* **WORK REQUIRED**
Copy out each line containing "finishes" from the entries below.
───── EXERCISE INPUTS
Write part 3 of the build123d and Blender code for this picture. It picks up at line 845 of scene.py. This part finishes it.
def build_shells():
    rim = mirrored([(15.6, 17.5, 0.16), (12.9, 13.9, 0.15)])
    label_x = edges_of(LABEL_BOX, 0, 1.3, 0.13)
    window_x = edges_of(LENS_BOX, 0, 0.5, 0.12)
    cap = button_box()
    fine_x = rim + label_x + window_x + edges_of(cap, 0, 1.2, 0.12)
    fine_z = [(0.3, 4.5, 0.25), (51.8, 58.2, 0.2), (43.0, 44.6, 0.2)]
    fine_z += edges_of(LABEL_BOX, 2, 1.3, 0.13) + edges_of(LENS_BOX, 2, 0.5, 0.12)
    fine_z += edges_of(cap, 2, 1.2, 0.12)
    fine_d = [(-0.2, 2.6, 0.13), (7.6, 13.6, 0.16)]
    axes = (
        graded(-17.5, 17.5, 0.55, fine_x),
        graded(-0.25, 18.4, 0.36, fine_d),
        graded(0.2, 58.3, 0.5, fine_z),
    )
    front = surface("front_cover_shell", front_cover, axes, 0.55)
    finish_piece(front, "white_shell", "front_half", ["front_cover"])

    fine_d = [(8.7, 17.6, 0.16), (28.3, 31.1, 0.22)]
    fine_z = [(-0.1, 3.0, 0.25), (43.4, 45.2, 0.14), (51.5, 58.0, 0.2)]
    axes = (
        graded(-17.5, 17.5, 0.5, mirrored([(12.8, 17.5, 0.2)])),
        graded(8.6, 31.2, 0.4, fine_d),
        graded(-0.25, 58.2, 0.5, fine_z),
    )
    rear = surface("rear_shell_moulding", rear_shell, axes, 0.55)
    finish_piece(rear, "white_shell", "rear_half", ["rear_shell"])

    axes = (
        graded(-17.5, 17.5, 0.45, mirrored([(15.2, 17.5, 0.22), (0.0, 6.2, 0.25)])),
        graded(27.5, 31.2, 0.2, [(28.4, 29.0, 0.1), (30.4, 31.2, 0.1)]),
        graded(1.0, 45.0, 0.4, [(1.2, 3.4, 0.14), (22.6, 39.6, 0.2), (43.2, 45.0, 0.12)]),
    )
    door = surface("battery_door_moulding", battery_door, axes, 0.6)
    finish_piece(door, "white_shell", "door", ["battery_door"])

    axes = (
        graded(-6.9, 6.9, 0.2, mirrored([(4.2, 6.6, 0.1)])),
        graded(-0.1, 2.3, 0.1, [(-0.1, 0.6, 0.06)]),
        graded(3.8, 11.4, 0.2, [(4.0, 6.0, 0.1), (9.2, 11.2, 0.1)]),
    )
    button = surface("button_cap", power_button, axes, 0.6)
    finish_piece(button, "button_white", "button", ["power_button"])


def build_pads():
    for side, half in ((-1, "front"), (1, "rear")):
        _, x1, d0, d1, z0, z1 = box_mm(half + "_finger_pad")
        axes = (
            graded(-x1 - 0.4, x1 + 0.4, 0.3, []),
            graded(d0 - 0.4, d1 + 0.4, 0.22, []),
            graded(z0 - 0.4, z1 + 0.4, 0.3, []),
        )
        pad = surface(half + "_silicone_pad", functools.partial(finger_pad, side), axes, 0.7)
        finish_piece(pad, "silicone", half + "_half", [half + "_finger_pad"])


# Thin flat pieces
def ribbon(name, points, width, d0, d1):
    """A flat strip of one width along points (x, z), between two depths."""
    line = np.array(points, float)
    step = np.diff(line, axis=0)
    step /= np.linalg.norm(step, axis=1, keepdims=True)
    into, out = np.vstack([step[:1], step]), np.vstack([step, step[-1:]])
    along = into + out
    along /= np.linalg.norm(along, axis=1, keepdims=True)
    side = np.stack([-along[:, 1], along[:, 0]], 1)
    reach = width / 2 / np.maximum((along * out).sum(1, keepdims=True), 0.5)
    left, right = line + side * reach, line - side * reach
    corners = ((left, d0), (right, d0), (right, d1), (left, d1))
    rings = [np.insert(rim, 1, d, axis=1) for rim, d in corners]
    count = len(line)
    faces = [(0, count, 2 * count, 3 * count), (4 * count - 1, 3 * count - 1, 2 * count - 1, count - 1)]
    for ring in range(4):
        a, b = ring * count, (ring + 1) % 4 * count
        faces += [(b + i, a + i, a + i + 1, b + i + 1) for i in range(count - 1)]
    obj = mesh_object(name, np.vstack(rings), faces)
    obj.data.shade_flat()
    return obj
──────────
───── EXERCISE INPUTS
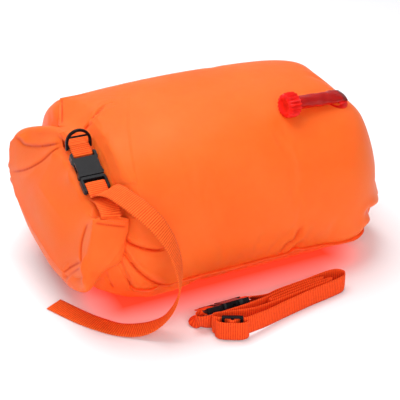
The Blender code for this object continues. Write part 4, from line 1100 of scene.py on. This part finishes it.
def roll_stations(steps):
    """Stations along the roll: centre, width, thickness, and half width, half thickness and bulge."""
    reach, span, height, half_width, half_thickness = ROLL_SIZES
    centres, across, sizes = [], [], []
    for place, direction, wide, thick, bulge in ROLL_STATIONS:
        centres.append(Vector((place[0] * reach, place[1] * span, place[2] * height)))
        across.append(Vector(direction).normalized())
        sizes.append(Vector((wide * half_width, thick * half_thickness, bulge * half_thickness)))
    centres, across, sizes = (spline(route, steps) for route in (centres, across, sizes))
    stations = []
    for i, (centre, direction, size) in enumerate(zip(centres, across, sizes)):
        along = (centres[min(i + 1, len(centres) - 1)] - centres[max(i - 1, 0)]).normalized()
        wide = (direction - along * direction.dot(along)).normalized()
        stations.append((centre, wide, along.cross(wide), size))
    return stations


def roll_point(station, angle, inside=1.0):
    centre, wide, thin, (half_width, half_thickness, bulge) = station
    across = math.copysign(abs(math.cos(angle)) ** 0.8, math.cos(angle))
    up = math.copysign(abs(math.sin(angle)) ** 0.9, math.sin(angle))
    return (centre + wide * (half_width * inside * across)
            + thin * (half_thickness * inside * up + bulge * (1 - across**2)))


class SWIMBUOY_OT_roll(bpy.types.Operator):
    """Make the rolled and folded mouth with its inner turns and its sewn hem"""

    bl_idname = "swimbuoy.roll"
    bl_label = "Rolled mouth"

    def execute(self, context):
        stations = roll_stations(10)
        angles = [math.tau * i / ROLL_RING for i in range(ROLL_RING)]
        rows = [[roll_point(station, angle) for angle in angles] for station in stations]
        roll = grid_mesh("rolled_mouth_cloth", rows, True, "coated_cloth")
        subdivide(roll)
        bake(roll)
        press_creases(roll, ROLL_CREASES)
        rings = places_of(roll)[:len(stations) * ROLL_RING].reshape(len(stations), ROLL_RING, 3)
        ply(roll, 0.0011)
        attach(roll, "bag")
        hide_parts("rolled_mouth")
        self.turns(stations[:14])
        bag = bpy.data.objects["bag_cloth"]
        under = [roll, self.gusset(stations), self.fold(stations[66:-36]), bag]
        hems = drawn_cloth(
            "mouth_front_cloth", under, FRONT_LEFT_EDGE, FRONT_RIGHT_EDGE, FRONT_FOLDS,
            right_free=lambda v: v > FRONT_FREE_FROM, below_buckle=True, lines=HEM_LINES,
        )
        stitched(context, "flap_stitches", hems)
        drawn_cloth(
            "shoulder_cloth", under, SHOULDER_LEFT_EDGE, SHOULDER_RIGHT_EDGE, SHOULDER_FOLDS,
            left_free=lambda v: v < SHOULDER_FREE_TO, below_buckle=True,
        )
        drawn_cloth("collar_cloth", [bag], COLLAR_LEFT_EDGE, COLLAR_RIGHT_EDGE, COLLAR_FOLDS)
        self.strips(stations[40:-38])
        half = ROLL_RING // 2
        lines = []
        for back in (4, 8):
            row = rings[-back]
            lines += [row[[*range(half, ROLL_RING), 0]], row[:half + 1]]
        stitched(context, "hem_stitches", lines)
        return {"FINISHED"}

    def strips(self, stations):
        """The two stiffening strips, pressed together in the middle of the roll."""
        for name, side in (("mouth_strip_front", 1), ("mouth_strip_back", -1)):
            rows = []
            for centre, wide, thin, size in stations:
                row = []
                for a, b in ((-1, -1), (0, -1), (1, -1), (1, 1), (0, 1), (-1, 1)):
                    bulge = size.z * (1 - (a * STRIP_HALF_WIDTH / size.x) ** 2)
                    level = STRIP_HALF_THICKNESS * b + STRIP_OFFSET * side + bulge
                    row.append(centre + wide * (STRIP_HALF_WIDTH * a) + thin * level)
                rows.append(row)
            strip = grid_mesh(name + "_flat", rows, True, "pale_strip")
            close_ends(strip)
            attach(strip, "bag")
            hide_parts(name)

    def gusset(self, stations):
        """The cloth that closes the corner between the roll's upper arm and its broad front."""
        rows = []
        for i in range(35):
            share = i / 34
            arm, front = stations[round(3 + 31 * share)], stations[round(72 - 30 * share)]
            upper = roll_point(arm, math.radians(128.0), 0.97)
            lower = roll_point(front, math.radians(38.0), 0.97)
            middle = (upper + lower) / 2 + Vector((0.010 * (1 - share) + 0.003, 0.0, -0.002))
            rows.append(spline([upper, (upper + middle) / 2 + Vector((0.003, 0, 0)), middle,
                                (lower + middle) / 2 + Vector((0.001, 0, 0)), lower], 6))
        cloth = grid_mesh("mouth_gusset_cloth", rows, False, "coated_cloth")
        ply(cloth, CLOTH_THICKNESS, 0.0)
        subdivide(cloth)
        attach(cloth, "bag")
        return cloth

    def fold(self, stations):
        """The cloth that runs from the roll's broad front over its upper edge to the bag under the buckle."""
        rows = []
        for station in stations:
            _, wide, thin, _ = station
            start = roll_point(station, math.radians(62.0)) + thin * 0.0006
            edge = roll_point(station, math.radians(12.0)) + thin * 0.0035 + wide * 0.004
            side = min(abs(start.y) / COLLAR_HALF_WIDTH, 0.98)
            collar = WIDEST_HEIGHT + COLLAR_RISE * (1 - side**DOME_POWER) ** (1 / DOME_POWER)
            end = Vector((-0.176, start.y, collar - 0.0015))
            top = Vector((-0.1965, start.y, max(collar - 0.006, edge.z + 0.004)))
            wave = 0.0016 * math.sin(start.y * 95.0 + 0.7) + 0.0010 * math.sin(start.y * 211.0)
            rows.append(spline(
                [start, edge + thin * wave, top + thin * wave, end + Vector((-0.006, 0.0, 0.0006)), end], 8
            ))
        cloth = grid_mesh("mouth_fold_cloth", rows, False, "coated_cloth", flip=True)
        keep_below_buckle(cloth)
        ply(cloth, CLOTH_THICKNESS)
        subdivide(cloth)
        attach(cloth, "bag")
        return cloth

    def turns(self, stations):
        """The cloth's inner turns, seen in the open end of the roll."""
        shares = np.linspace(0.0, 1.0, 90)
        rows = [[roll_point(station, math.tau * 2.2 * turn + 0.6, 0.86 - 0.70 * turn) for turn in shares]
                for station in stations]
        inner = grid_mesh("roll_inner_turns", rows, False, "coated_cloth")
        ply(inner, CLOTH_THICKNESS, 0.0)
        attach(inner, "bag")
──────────
───── EXERCISE INPUTS
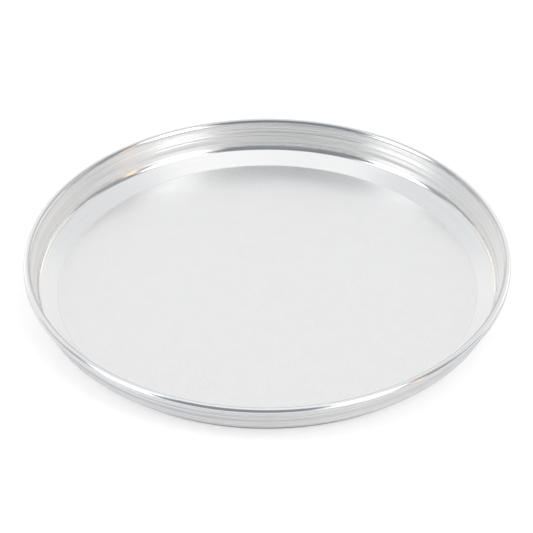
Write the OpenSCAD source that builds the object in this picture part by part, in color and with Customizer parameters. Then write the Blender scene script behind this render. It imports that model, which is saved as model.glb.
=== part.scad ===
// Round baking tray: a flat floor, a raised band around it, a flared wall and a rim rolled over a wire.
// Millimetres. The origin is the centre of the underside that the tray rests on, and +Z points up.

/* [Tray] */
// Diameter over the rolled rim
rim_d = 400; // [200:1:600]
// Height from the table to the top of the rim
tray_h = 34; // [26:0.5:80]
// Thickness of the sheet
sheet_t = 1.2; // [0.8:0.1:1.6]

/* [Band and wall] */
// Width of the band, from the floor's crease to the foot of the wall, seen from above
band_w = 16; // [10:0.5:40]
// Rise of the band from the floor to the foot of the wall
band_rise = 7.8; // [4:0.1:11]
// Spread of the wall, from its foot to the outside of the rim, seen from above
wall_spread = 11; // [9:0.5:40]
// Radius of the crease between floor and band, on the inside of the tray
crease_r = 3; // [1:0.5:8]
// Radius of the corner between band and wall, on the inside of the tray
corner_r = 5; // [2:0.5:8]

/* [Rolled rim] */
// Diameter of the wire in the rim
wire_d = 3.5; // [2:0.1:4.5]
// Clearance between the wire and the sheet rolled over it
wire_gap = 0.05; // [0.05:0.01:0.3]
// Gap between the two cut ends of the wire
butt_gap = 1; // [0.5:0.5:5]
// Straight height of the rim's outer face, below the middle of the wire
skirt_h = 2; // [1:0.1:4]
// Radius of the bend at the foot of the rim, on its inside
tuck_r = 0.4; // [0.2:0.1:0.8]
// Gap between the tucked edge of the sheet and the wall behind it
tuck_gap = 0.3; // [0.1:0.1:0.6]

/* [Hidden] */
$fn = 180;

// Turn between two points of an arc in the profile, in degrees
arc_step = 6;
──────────
* **ANSWER FOR THIS EXERCISE**
Write part 3 of the build123d and Blender code for this picture. It picks up at line 845 of scene.py. This part finishes it.
The Blender code for this object continues. Write part 4, from line 1100 of scene.py on. This part finishes it.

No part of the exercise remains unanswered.